─── Data entries
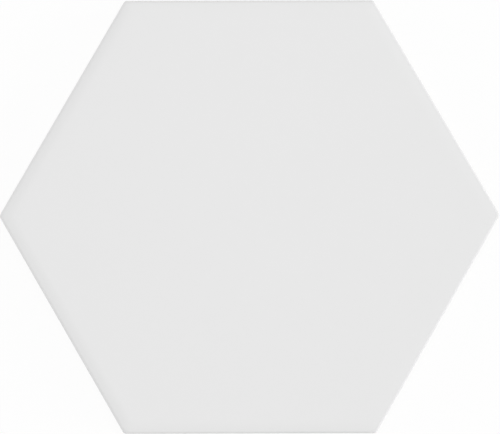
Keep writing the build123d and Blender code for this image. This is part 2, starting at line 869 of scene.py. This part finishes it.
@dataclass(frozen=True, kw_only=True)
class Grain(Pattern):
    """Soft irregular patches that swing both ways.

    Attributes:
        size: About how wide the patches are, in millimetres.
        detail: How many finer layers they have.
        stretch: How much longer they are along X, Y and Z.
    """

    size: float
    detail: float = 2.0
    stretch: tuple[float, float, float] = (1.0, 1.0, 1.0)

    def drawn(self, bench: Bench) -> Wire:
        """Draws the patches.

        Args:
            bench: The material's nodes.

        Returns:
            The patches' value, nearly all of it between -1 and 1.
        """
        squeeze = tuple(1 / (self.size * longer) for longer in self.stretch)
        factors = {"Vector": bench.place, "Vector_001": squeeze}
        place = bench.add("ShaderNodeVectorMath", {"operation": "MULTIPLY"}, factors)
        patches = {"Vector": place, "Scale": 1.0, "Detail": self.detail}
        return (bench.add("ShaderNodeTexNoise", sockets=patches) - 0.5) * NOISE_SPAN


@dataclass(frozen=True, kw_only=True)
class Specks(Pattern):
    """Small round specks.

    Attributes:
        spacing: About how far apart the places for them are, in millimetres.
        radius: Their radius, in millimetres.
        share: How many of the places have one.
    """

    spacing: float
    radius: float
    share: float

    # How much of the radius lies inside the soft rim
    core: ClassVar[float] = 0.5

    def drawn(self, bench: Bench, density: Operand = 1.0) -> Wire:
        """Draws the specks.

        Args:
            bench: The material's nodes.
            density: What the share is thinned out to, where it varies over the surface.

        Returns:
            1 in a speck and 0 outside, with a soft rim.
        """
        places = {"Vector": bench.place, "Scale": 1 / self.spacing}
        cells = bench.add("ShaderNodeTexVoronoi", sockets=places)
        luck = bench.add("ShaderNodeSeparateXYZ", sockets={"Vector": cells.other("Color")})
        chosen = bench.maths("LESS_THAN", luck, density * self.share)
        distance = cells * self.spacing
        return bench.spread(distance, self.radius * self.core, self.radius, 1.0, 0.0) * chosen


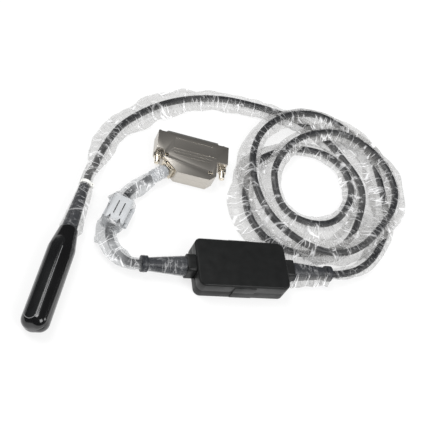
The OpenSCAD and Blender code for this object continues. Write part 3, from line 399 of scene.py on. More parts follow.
──────
▸ **Task details**: Look above and return each line of the records exactly, from the very first through the line with "swing both ways.", both included.

▸ **Solution to this exercise**:
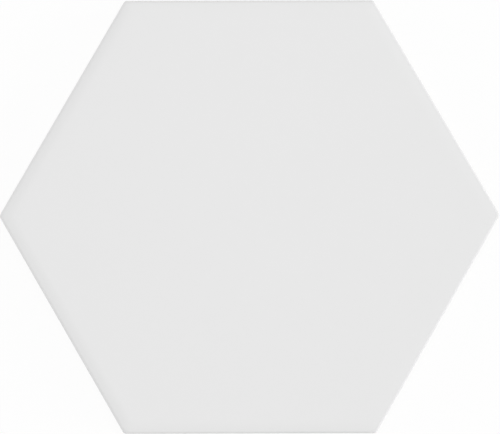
Keep writing the build123d and Blender code for this image. This is part 2, starting at line 869 of scene.py. This part finishes it.
@dataclass(frozen=True, kw_only=True)
class Grain(Pattern):
    """Soft irregular patches that swing both ways.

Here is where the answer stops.